WINFRIED MUEHLING: Our research states that the industry has succeeded in reducing its carbon footprint by 24% since 2018. When compared to the 2018 measurement of 326 kgCO2e, this significant reduction of the cradle-to-grave carbon footprint to 249 kgC02e has been achieved by improving resource efficiency, transitioning to fossil free energy and reducing waste during the production process. The measurement included 60 participating factories including pulp, cartonboard and folding carton production.

In addition, the cradle-to-gate carbon impact was reduced to 148 kgC02e – a value that our industry can directly influence. A reduction of 24% between 2018 and 2021 therefore demonstrates that the investments taken prepared the groundwork for these excellent results.

IP: How has the European cartonboard packaging industry managed to achieve this figure? What concrete measures have been recommended from Pro Carton?

WM: These results have been bolstered by significant investments in energy efficiency and renewable energy sources at the cartonboard mills and converting operations since carbon emissions were last measured in 2018. An improvement in focused investments along the entire value chain, including a reduction of waste in each production stage, the replacement of fossil-based energy to renewable energy, and a reduction of water and energy consumption in all production processes, are all significant steps in achieving the reduction of carbon emissions.
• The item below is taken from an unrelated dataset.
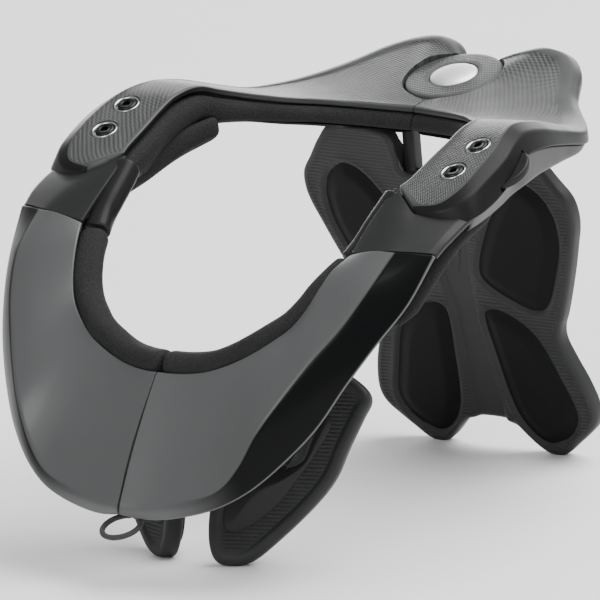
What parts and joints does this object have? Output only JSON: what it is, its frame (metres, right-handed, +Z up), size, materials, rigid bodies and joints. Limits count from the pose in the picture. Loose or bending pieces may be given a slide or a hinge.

The results are important in helping the industry to benchmark itself, and reflect the enormous investments made. With 61% of renewable energy in operations, our industry is now leading the way forward for other industries on their route to fossil-free production. This falls in line with Pro Carton’s recommendations of transitioning to using renewable energy sources and to upgrading internal processes.

IP: This study is important because it allows Pro Carton members themselves to compare their own data with the industry averages and to evaluate how their efforts have paid off. From this point of view, is it a useful tool to drive change or improvement in processes?

WM: All of Pro Carton’s members have the correct steps in place to further reduce their CO2 emissions year-on-year. We know that our members conduct their own detailed measurements, and they have a firm understanding on the importance of how ongoing measurements are key to tracking performance improvements.

The latest figures reflect how the industry is on the right path to increasing awareness of cartonboard on its way to a carbon neutral packaging material. Using cartonboard packaging is not only a commitment to the environment, but also a commitment to humankind living on our planet.

The figures are also a crucial input for LCA calculations done by third party service providers. Reporting these improvements is fundamental to manifest the competitiveness of cartonboard as a sustainable packaging material.

IP: What do you see as the role of cartonboard in the circular economy? What are its strengths and what challenges does it face?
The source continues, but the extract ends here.